Another problem is that the demand side is failing to respond to supply-side problems. Fixed electricity prices meant household demand remained high throughout that scorching August, with some homes running their air conditioning all day and night. In the end, industrial usage was sacrificed to maintain supplies for households.
“In a situation like that, how much reserve generating capacity would we need to ensure supplies if we don’t think about the demand side?” asked Yuan. Based on his calculations, adding 15 GW of reserve capacity – the amount needed to close the gap this summer – would require a huge investment and would only be used a few days a year. But if electricity users were persuaded to reduce demand, the gap could be shrunk by 7 or 8 GW. Regional markets could supply 4 or 5 GW of the remainder, requiring an investment on the supply side of only 2 or 3 GW.
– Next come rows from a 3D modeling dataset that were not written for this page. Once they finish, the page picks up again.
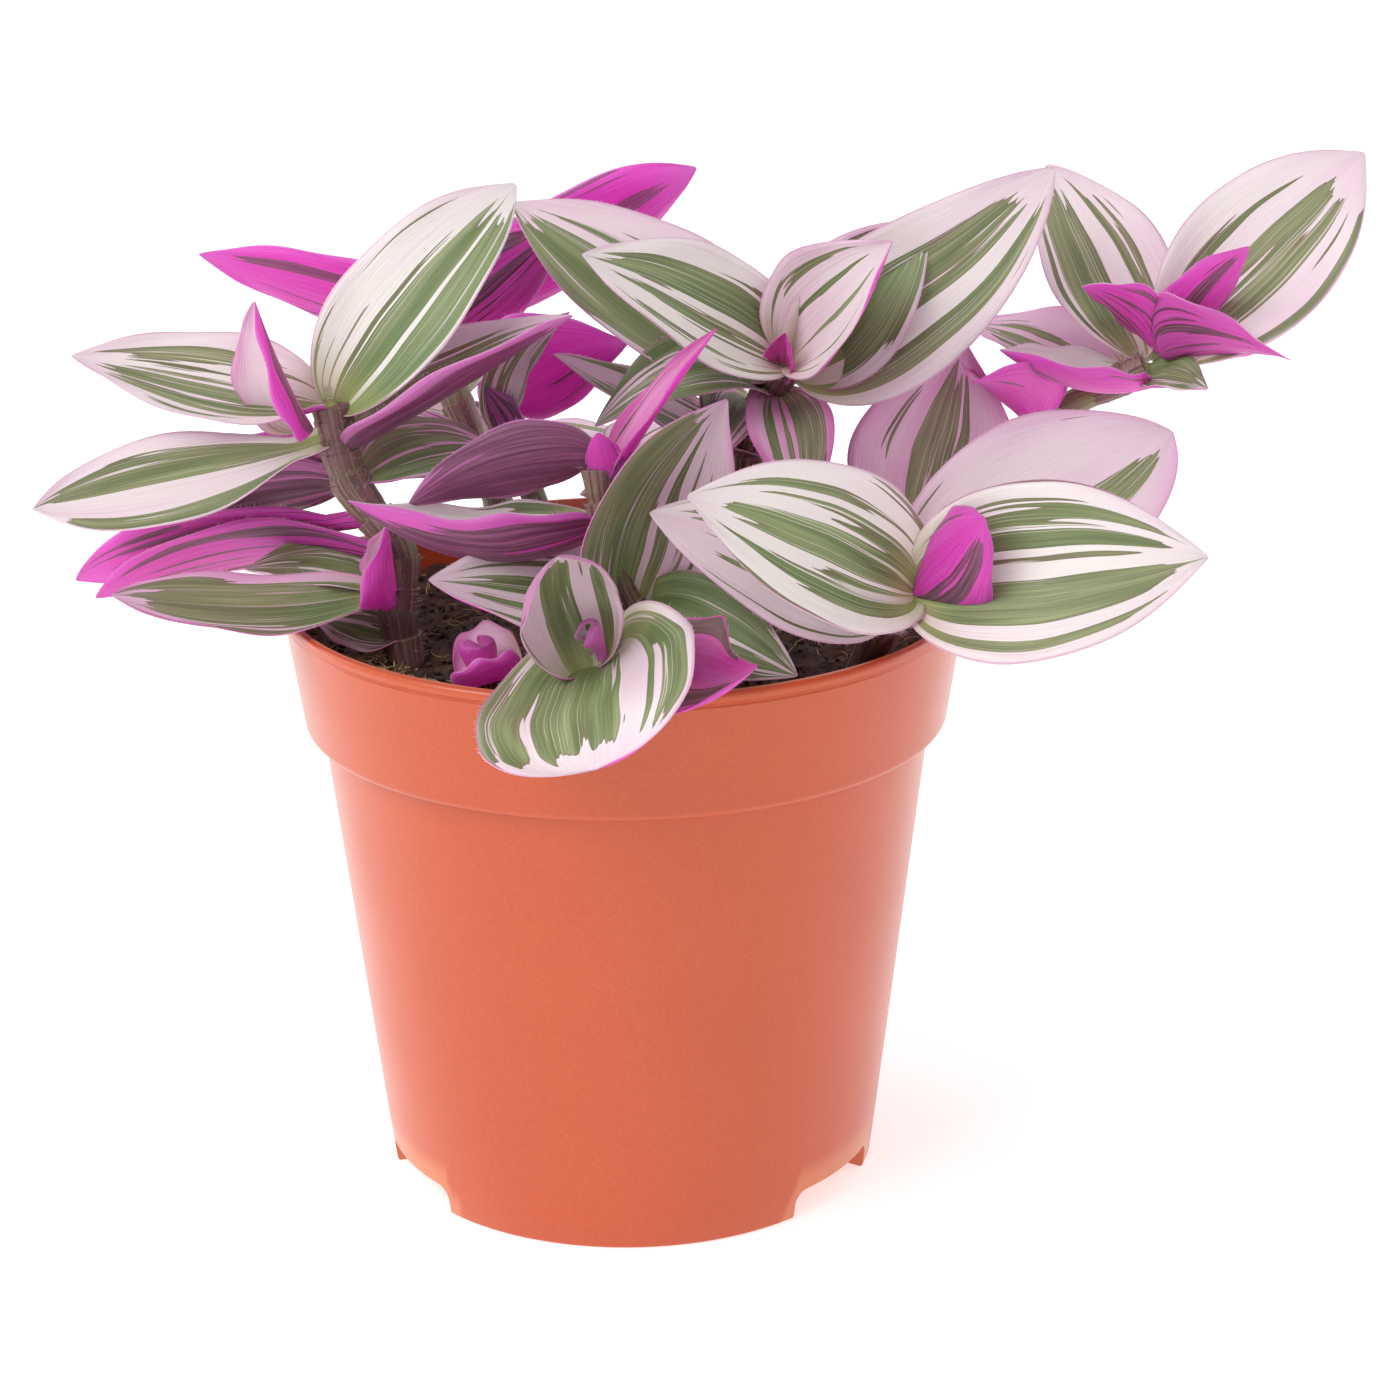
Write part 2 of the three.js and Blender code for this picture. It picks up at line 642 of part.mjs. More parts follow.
    leaves: [
      { base: [-4, 53, 112], tip: [-38, 82, 110], width: 24, face: [0, 0.3, 0.95], bow: 0.12, cup: 25 },
      { base: [-4, 53, 112], tip: [26, 90, 112], width: 25, face: [0, 0.3, 0.95], bow: 0.12, cup: 25 },
    ],
  },
];

// ---------------------------------------------------------------- the soil

/** Height of the soil's surface over a point, from a few crossed waves. */
function soilHeight(x, y) {
  const lump = ([height, kx, ky, phase]) => height * Math.sin(kx * x + ky * y + phase);
  return soil.level + soil.lumps.reduce((sum, wave) => sum + lump(wave), 0);
}

/** A block whose top is the soil's surface. */
function soilBlock() {
  const { rings, segments } = soil;
  const reach = 1.1 * pot.rimRadius;
  const points = [];
  for (let i = 0; i < rings; i++) {
    for (let k = 0; k < segments; k++) {
      const angle = (2 * Math.PI * k) / segments;
      const r = (reach * (i + 1)) / rings;
      const [x, y] = [r * Math.cos(angle), r * Math.sin(angle)];
      points.push([x, y, soilHeight(x, y)]);
    }
  }
  const outer = (rings - 1) * segments;
  for (let k = 0; k < segments; k++) points.push([points[outer + k][0], points[outer + k][1], soil.floor]);
  const top = points.push([0, 0, soilHeight(0, 0)]) - 1;
  const bottom = points.push([0, 0, soil.floor]) - 1;
  const faces = [];
  for (let k = 0; k < segments; k++) {
    const next = (k + 1) % segments;
    faces.push(top, k, next, bottom, rings * segments + next, rings * segments + k);
    for (let i = 0; i < rings; i++) {
      const [a, b] = [i * segments + k, i * segments + next];
      faces.push(a, a + segments, b + segments, a, b + segments, b);
    }
  }
  const geometry = new THREE.BufferGeometry();
  geometry.setAttribute('position', new THREE.Float32BufferAttribute(points.flat(), 3));
  geometry.setIndex(faces);
  return solidOf(geometry);
}

function makeSoil() {
  const plug = potBody(pot.wall + soil.gap, pot.height).intersect(soilBlock());
  const holed = shoots.reduce(
    (body, { stem, radius }) => body.subtract(solidOf(stemGeometry(stem, radius, soil.gap))),
    plug,
  );
  return mainBody(holed.simplify(soil.tolerance));
}

// ---------------------------------------------------------------- the whole plant

const plant = new THREE.Group();
plant.add(meshOf('pot', makePot(), '#dc6b48', 0.42));
plant.add(meshOf('soil', makeSoil(), '#3b2a20', 0.95));
for (const shoot of shoots) plant.add(meshOf(shoot.name, makeShoot(shoot), shoot.color, 0.5));

const box = new THREE.Box3().setFromObject(plant, true);
const centre = box.getCenter(new THREE.Vector3());
plant.position.set(-centre.x, -centre.y, -box.min.z);
plant.updateMatrixWorld(true);

export default plant;
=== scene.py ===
"""A potted tradescantia: a smooth moulded pot, a bed of peat and ten leafy shoots with striped leaves.

Sizes are in millimetres about the pot's axis, with the front of the plant towards -Y; MM turns them
into metres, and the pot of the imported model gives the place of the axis.
"""
import logging
import math
import random
from collections.abc import Callable
from dataclasses import dataclass, field
from enum import Enum

import bpy
import numpy as np
from mathutils import Matrix, Quaternion, Vector, noise


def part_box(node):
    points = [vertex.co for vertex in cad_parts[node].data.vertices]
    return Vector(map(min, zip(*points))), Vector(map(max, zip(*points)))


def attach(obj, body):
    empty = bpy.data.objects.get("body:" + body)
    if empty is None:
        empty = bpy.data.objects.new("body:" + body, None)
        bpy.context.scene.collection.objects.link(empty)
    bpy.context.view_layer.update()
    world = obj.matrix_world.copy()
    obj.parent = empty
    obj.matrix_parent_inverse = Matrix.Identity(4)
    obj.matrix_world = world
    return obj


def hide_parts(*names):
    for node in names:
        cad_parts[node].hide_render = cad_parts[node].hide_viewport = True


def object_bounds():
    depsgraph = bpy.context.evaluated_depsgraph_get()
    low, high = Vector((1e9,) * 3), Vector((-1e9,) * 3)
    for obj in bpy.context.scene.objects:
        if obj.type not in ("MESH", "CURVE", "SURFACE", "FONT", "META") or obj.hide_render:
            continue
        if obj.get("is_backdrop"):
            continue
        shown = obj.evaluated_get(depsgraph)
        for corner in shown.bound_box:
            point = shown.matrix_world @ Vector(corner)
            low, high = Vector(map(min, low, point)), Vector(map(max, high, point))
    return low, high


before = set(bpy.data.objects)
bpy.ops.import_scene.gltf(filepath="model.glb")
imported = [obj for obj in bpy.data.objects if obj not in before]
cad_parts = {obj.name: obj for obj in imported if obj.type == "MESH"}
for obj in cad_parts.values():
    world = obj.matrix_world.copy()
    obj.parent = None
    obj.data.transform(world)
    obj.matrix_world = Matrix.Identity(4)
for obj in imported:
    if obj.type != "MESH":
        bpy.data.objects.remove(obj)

log = logging.getLogger("tradescantia")

MM = 0.001
BODY = "root"
SEED = "piece_seed"  # the attribute with four random numbers for each small copy
SKIN = "skin"  # the attribute of stems and sheaths: the way round, in two numbers, and the share along
Point = tuple[float, float, float]
Outline = list[tuple[float, float]]
Colour = tuple[float, float, float, float]
Box = list[list[float]]
Rows = np.ndarray
Piece = bpy.types.Object
Material = bpy.types.Material
Socket = bpy.types.NodeSocket
Inputs = dict[str | int, object]


class Slot(Enum):
    """Names of the material slots."""

    POT = "pot_plastic"
    SOIL = "potting_soil"
    FOLIAGE = "foliage"


# ---------------------------------------------------------------- small helpers


def srgb(*screen: int) -> Colour:
    """A linear colour with full alpha, from the three values of 0 to 255 that a screen shows."""
    shares = (value / 255 for value in screen)
    return *(s / 12.92 if s <= 0.04045 else ((s + 0.055) / 1.055) ** 2.4 for s in shares), 1.0


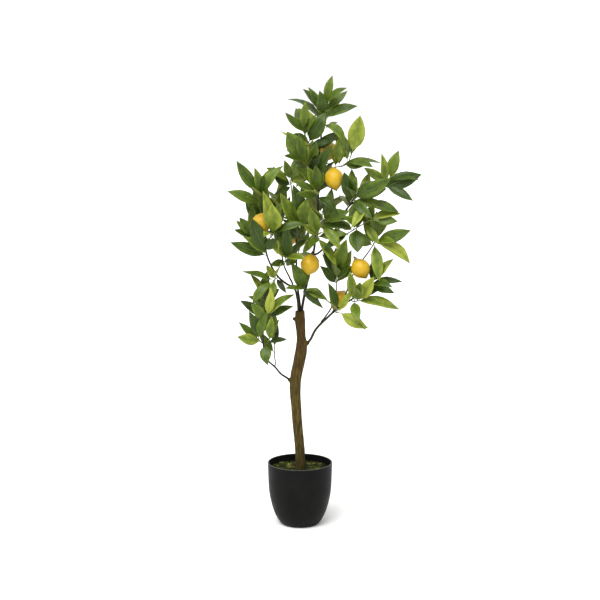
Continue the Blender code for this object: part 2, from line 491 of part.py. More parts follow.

Document No. 9 also calls for demand-side management to be used to balance supply and demand. The government is to use market reforms on both the demand and the supply side to maintain that balance.
And while the 14th Five Year Plan sets a target for demand-side management – demand-side response mechanisms should be able to shift 3–5% of peak load – market incentives to encourage investment in such mechanisms are lacking. Yuan Jiahai thinks the role of the National Energy Administration (NEA) is a major factor.
He explains that the NEA acts as a “power supply management agency”, rather than improving the overall system. There is no NEA department responsible for managing the demand side, which means that after two power shortages, China is still working to increase supply, rather than balance supply and demand.
So China should focus investment on electricity system reforms, build regional electricity markets, and develop demand-side response.
As Huang Hui, manager of NRDC China’s Climate and Energy Project, and Dr Yang Fuqiang, a research fellow at Peking University’s Institute of Energy, have written: “Whether it is to combat climate change, to achieve the dual carbon targets, or to make a return on investment, new coal power should always be the last choice.”